Al fine di comprendere le conclusioni raggiunte dalla Suprema Corte sul tema, pare utile ricordare in via preliminare che lo stupro di gruppo è un delitto previsto dall’ art. 609 octies c.p..
In particolare, tale norma
- definisce la violenza sessuale di gruppo come “partecipazione, da parte di più persone riunite, ad atti di violenza sessuale di cui all'articolo 609 bis c.p.”. Questi ultimi, nello specifico, consistono nel costringere la vittima, con violenze o minacce, a compiere o subire atti sessuali oppure nell’indurla a ciò mediante abuso delle condizioni di inferiorità fisica o psichica o mediante sostituzione di persona;
- punisce chiunque commetta atti di violenza sessuale di gruppo con la reclusione da otto a quattordici anni;
- prevede una fattispecie autonoma di reato e non, invece, una mera circostanza aggravante del delitto di violenza sessuale;
- disciplina un’ipotesi di reato a concorso necessario proprio, in cui la pluralità di partecipi è elemento costitutivo del reato.
Ebbene, il Supremo Collegio ha richiamato il costante orientamento sul punto (cfr. Cass. n. 3348/2004) e chiarito che il reato di violenza di gruppo richiede, perché sia integrato, la simultanea effettiva presenza dei compartecipi nel luogo e nel momento di consumazione dell’illecito “senza che, peraltro, ciò comporti anche la necessità che ciascun compartecipe ponga in essere un’attività tipica di violenza sessuale, né che realizzi l’intera fattispecie nel concorso contestuale dell’altro o degli altri correi, potendo il singolo realizzare soltanto una frazione del fatto tipico ed essendo sufficiente che la violenza o la minaccia provenga anche da uno solo degli agenti”.
Anche il mero spettatore che partecipa allo stupro, quindi, potrà essere condannato per violenza sessuale di gruppo.
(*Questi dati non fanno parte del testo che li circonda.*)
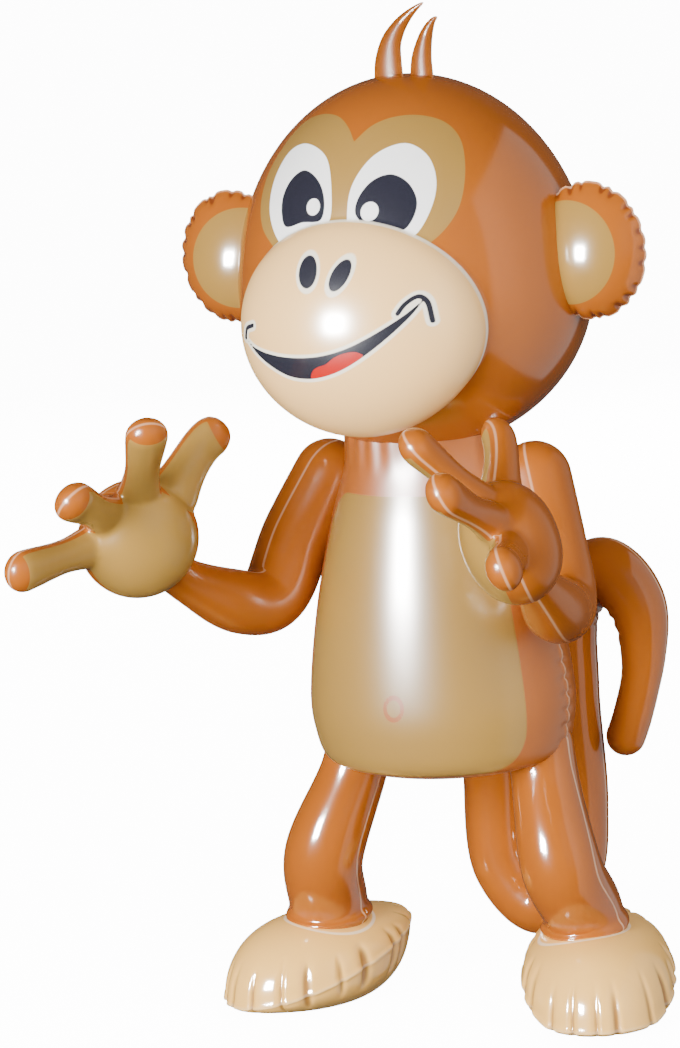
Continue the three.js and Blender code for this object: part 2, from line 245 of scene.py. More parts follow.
LEFT_GLINT = (14.5, 52.5, 5.2)
RIGHT_GLINT = (-21.5, 55.5, 4.6)
LEFT_NOSTRIL = {"middle": (8, 20.5), "half": (5.2, 9), "lean": math.radians(26)}
RIGHT_NOSTRIL = {"middle": (-12.5, 22.5), "half": (6, 8.8), "lean": math.radians(-8)}
LIP_ABOVE = (
    (-60, -16), (-51, -20.5), (-36, -23.5), (-20, -24.5), (-4, -23.5), (11, -20), (23, -15),
    (35, -8.5), (45, -2), (53.5, 5.5),
)
LIP_BELOW = (
    (53.5, 5.5), (48, -2.5), (39, -11.5), (27, -21), (14, -29), (2, -34), (-11, -36.5),
    (-25, -35.5), (-37, -31), (-48, -25), (-60, -16),
)
TONGUE = (
    (-10.5, -36.8), (-9, -32), (-5, -29.5), (0, -28), (5, -24.5), (12, -21.8), (19, -21.5),
    (24, -25), (12, -31.5), (0, -35.8),
)
TONGUE_INSET = 0.1
LEFT_DIMPLE = ((41, -1.5), (44.5, 3.5), (50.5, 7), (54.5, 4), (57.5, -7))
RIGHT_DIMPLE = ((-52, -8), (-58.5, -10.5), (-60.5, -16))
PRINT_LINE = 1.2
PRINT_HALO = 1.9

# The pale line round the muzzle's weld, partly a painted highlight on its raised edge, and the dark seam
# over the back of the head
MUZZLE_LINE = 1.1
BACK_SEAM_BEHIND = 45
BACK_SEAM_LINE = 0.7
BACK_SEAM_LOWEST = -75

# The belly print: half its width as an angle round the body, its levels above the body's base
BELLY_HALF_ANGLE = math.radians(59)
BELLY_BASE = 4
BELLY_TOP = 167
BELLY_CORNER = 24
BELLY_RADIUS = BODY_WIDTH / 2 * 0.95
NAVEL_LEVEL = 46.4
NAVEL_HALF = (5.4, 6.6)
NAVEL_LEAN = 0.15
NAVEL_LINE = 1.2
BASE_WELD_LEVEL = 2

# The ear print: how far across from the middle of the head it lies, and half its width and height
EAR_PRINT_ACROSS = 104
EAR_PRINT_HALF = (30, 29.5)

# The palm print: how far it stays off the mid-plane of hand and digits, as a share of their
# half-thickness (a share above 1 keeps it off the limb), off the tips of the digits, and where it
# starts between wrist and hand
HAND_RIM = 0.4
DIGIT_RIM = 0.3
LIMB_RIM = 2
FINGERTIP_RIM = 8
PALM_START = 0.35

# The stops it is measured from: the first on a digit, and on the limb the last as a share of its
# length and the step between them
FIRST_DIGIT_STOP = 8
LAST_LIMB_SHARE = 0.86
LIMB_STOP_STEP = 6

# The painted highlight round each ankle: a pale ring printed on the foot
ANKLE_RING_GAP = 3
ANKLE_RING_FORWARD = 2
ANKLE_RING_RISE = 8
LEG_SEAM_FORWARD = 4

# The depth share of a crease at which its painted shade starts, and how many millimetres a share of 1
# counts for
FOOT_FOLD_SHADE = 0.5
EAR_FOLD_SHADE = 0.3
FOLD_SHADE_SCALE = 3

# A distance at which nothing is printed
NO_PRINT = 99

# Voxel size and smoothing passes that melt the arms and the hair into one skin each
ARM_SKIN = {"voxel": 1.5, "passes": 5}
HAIR_SKIN = {"voxel": 0.5, "passes": 2}

# Colours of the film and its prints, with painted shade for the hair and the creases, and painted
# highlight along the welds and round the ankles
ORANGE = "#9e5414"
# The hair's orange: the same film as the body, printed darker as painted shade
PAINTED_SHADE_HAIR_ORANGE = "#7d420f"
TAN = "#987536"
BEIGE = "#fcca82"
FOOT_TAN = "#f6be64"
WHITE = "#fdfcfa"
INK = "#22222c"
RED = "#b8140a"
# Cream for the printed halo, and for pale weld lines and painted highlights
CREAM_PRINT_AND_PAINTED_HIGHLIGHT = "#faf0da"
VALVE = "#d8cdb8"
# Dark seam colour, also painted shade in the ears' creases
DARK_SEAM_AND_PAINTED_CREASE_SHADE = "#6e3010"
# Pale weld lines, partly painted highlight on their raised edges
PALE_WELD_AND_PAINTED_HIGHLIGHT = "#efc19c"
# Painted shade in the feet's creases
PAINTED_FOOT_CREASE_SHADE = "#8a5a26"

# Roughness of most prints, the film's faint unevenness of colour, and its shallow waviness
PRINT_ROUGHNESS = 0.22
CLOUD_SCALE = 9
CLOUD_STRENGTH = 0.07
WAVE_SCALE = 26
WAVE_STRENGTH = 0.12
WAVE_DEPTH = 0.0012

# Camera and studio, in metres and radians, with lens and sensor in millimetres
CAMERA_AZIMUTH = math.radians(26)
CAMERA_ELEVATION = math.radians(10)
CAMERA_ROLL = math.radians(-4)
CAMERA_DISTANCE = 2.4
CAMERA_LENS = 140
CAMERA_SENSOR = 36
CAMERA_CLIP = 50
AIM_LEFT = 0.0538
AIM_LEVEL = 0.298
LAMP_AIM_LEVEL = 0.32
FLOOR_SIZE = 60
BACKDROP_RADIUS = 29
FLOOR_GLOW = 13
BACKDROP_GLOW = 15
AMBIENT = 0.09

torso_low, torso_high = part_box("torso")
SHIFT = Vector(((torso_low.x + torso_high.x) / 2, (torso_low.y + torso_high.y) / 2, 0))


# Numbers and curves

def vec(*numbers):
    return np.array(numbers, float)


def run(steps, side):
    """A run given as outward, forward and up, as a vector on the figure's left or right side."""
    outward, forward, up = steps
    return vec(outward * side, -forward, up)


def unit(v):
    return v / np.linalg.norm(v)


def smooth(x, low, high):
    t = np.clip((x - low) / (high - low), 0, 1)
    return t * t * (3 - 2 * t)


def between(x, start, full, fade, end):
    """0 outside start and end, 1 from full to fade, smooth in the gaps."""
    return smooth(x, start, full) * (1 - smooth(x, fade, end))


def ridge(offset, rise, spread):
    """A rise that is greatest where the offset is nought and fades over the spread."""
    return rise * np.exp(-((offset / spread) ** 2))


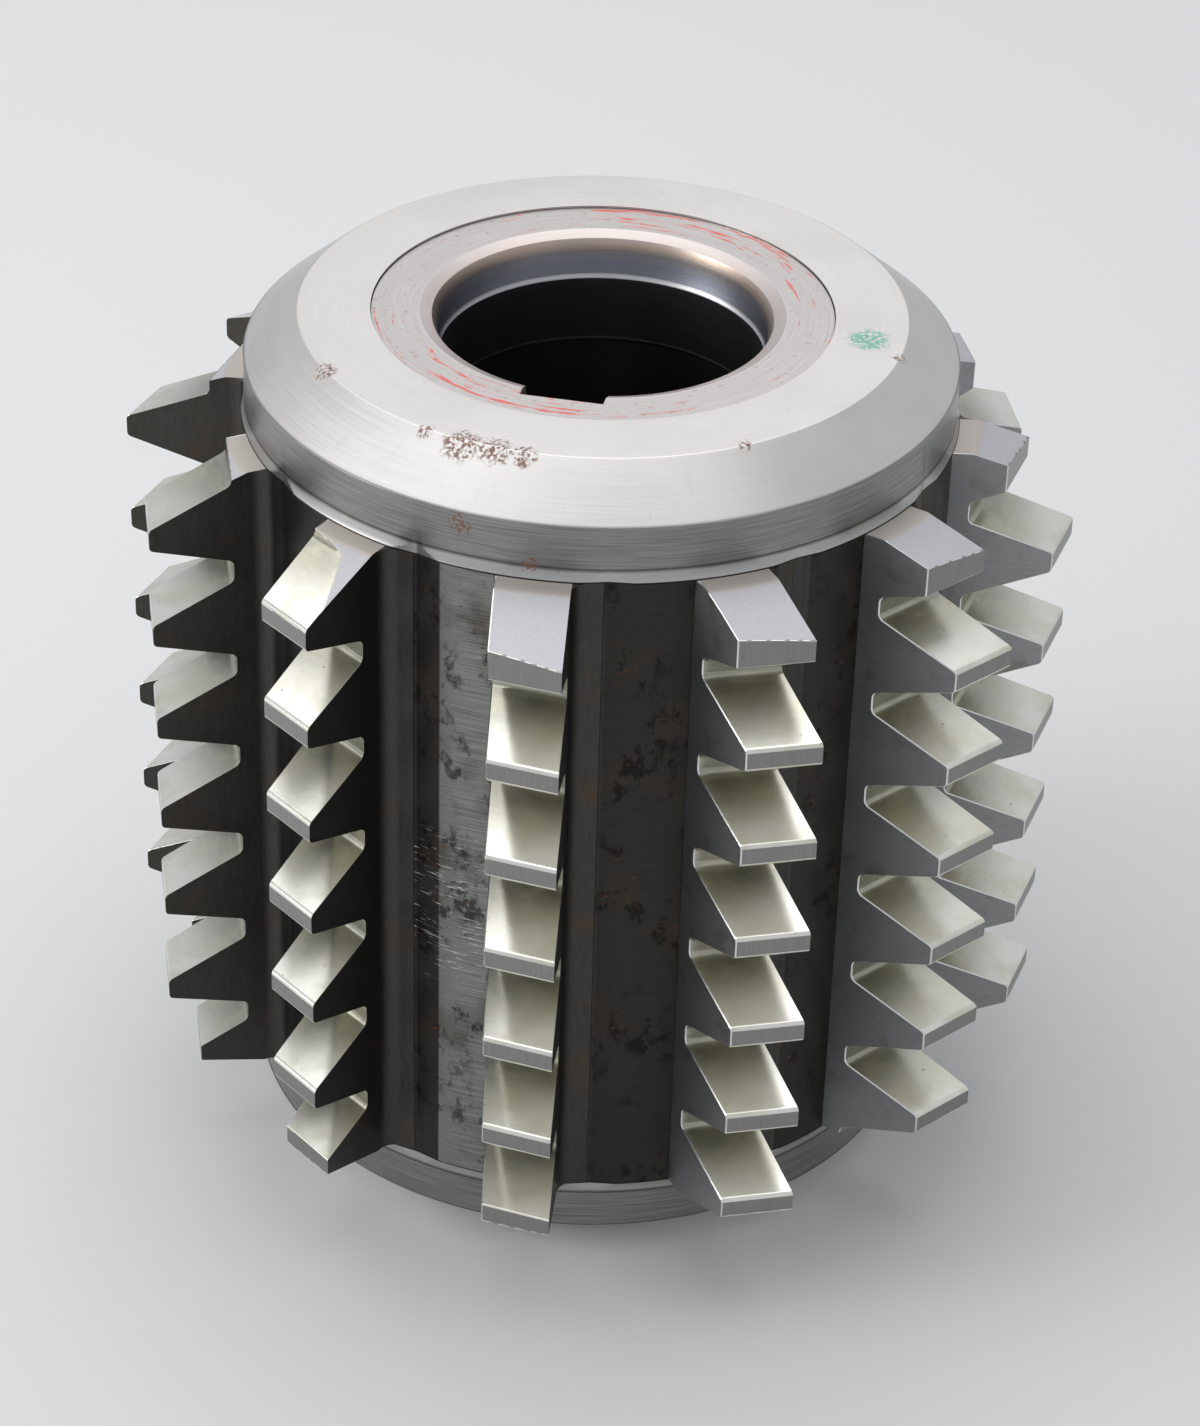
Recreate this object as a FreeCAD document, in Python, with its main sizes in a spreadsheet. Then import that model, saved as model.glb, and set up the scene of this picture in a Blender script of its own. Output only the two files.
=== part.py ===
"""Inserted-rack gear hob: a slotted core body, twelve relieved tooth racks and two end rings.

Frame: millimetres, +Z along the arbor, origin in the middle of the lower end face.
One gash bottom lies exactly on -Y; the racks are numbered from the one behind that gash,
anticlockwise seen from above, which is also the way the right-hand thread climbs.
"""
import FreeCAD
import Part
import math
import os
import re
import Sketcher

V = FreeCAD.Vector
doc = FreeCAD.newDocument("GearHob")

# ---------------------------------------------------------------- driving sizes
SIZES = [
    # whole tool
    ("overall_length", 114.0, "end face to end face, rings included"),
    ("land_radius", 44.4, "webs between the racks; rings, gashes and teeth follow it"),
    ("tooth_reach", 15.1, "cutting edges above the lands"),
    ("rack_count", 12, "tooth racks, and so gashes"),
    # thread and tooth form
    ("tooth_module", 4.25, "axial pitch is pi times this"),
    ("pressure_angle", 20.0, "flank angle, degrees"),
    ("addendum_factor", 1.25, "tip above the pitch line, in modules"),
    ("dedendum_factor", 1.25, "root below the pitch line, in modules"),
    ("relief_angle", 17.4, "fall of the tips behind the cutting edge, degrees"),
    ("tip_rounding", 0.7, "radius of the tooth tip corners"),
    ("root_fillet", 1.0, "radius in the tooth root"),
    # end rings
    ("ring_height", 12.6, "end face to rack shoulder"),
    ("ring_band_step", 0.4, "proof band below the lands"),
    ("ring_chamfer_width", 6.7, "proof band to the edge of the flat end face"),
    ("ring_chamfer_height", 5.5, "axial height of the large chamfer"),
    ("ring_width", 16.1, "lands to the ring bore, which fits the hub spigot"),
    ("ring_flare_height", 1.7, "rim that flares out from the proof band to the lands"),
    ("flange_thickness", 6.0, "end face to the inside of the ring"),
    ("skirt_depth", 5.9, "lands to the ring skirt, shrunk over webs and rack tenons"),
    # body
    ("slot_depth", 12.4, "rack slots, from the lands"),
    ("hub_recess", 0.3, "hub end below the ring face"),
    ("bore_radius", 20.0, "fit on the arbor"),
    ("bore_land_end", 14.6, "end of the bore land, from the hub end face"),
    ("bore_relief", 0.8, "middle of the bore, deeper than its lands"),
    ("entry_radius", 22.4, "rim of the bore"),
    ("lead_in_radius", 20.3, "short lead-in ahead of the bore land"),
    ("lead_in_depth", 5.8, "end of the lead-in, from the end face"),
    ("keyway_width", 10.0, ""),
    ("keyway_floor", 23.5, "keyway bottom, from the axis"),
    ("keyway_angle", -103.2, "keyway centre, degrees from +X"),
    # racks, measured from the plane of their cutting faces
    ("rack_thickness", 12.6, "across the slot"),
    ("rack_front", 3.6, "slot wall ahead of the cutting face, at the land"),
    ("slot_tilt", 2.0, "lean of the slot walls, degrees"),
    ("slot_clearance", 0.03, "each side of a rack"),
    ("end_cone_rise", 2.35, "foot of the coned rack end above the lands"),
    ("end_cone_angle", 17.0, "degrees from a flat end face"),
    ("top_end_land", 2.8, "tip land kept on a tooth that the upper cone cuts into"),
    ("bottom_end_land", 2.3, "the same at the lower cone"),
    # gash, measured from the same plane
    ("gash_corner_rise", 0.1, "floor and cutting face would meet this far above the lands"),
    ("gash_fillet", 2.2, "radius between floor and cutting face"),
    ("gash_depth_line", 4.06, "deepest line, ahead of the cutting face"),
    ("gash_floor_drop", 0.65, "deepest line, below the lands"),
    ("gash_run_out", 7.7, "edge of the gash on the land"),
]
sheet = doc.addObject("Spreadsheet::Sheet", "Sizes")
for row, (alias, size, note) in enumerate(SIZES, start=1):
    sheet.set(f"A{row}", alias)
    sheet.set(f"B{row}", str(size))
    sheet.set(f"C{row}", note)
    sheet.setAlias(f"B{row}", alias)
doc.recompute()

ALIASES = re.compile(r"\b(" + "|".join(alias for alias, _, _ in SIZES) + r")\b")
OVERRUN = 4.0    # how far cutting outlines reach past the metal


def bound(text):
    """An expression in plain size names, with each name pointed at its cell."""
    return ALIASES.sub(r"Sizes.\1", text)


def number(text):
    """Present value of such an expression."""
    value = sheet.evalExpression(bound(text))
    return float(getattr(value, "Value", value))


def bind(feature, place, text, unit="mm"):
    """Tie one property of a feature to an expression in size names."""
    feature.setExpression(place, f"({bound(text)}) * 1 {unit}")


# ---------------------------------------------------------------- derived lengths, as expressions
TIP_RADIUS = "(land_radius + tooth_reach)"
BAND_RADIUS = "(land_radius - ring_band_step)"
CONE_RADIUS = "(land_radius + end_cone_rise)"
RING_BORE = "(land_radius - ring_width)"
SKIRT_RADIUS = "(land_radius - skirt_depth)"
SLOT_FLOOR = "(land_radius - slot_depth)"
PITCH = "(pi * tooth_module)"
FLANK = "tan(pressure_angle * 1 deg)"
ROOT_RADIUS = f"({TIP_RADIUS} - (addendum_factor + dedendum_factor) * tooth_module)"
TIP_HALF = f"({PITCH} / 4 - addendum_factor * tooth_module * {FLANK})"
GASH_CORNER = "(land_radius + gash_corner_rise)"
GASH_FLOOR = "(land_radius - gash_floor_drop)"
GASH_ANGLE = f"(atan(gash_depth_line / {GASH_FLOOR}) / 1 deg)"
MIDDLE = "(overall_length / 2)"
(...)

Tuttalpiù si segnala che potrebbe ipotizzarsi l’operare del comma quarto della norma in oggetto, il quale dispone che la pena sia diminuita per il partecipante la cui opera abbia avuto minima importanza nella preparazione o nella esecuzione del reato.
Il triste caso giunto all’attenzione della Corte, in particolare, riguardava una violenza posta in essere da più soggetti nei confronti di una vittima portatrice di deficit cognitivo. In particolare, un solo membro del gruppo realizzava la condotta esecutiva, mentre un altro registrava un video e una ragazza presenziava, pronunciando anche frasi come “troppo forte raga quell’atro gli sta facendo pure il video”.
A quest’ultima, quindi, il GIP aveva applicato la misura cautelare dell’obbligo di firma, sicchè l’indagata aveva proposto richiesta di riesame.
Il Tribunale, però, aveva rigettato la richiesta e l’indagata aveva proposto ricorso per Cassazione. Ritenendo il ricorso inammissibile, allora, la Corte ha ribadito i principi sopra riportati.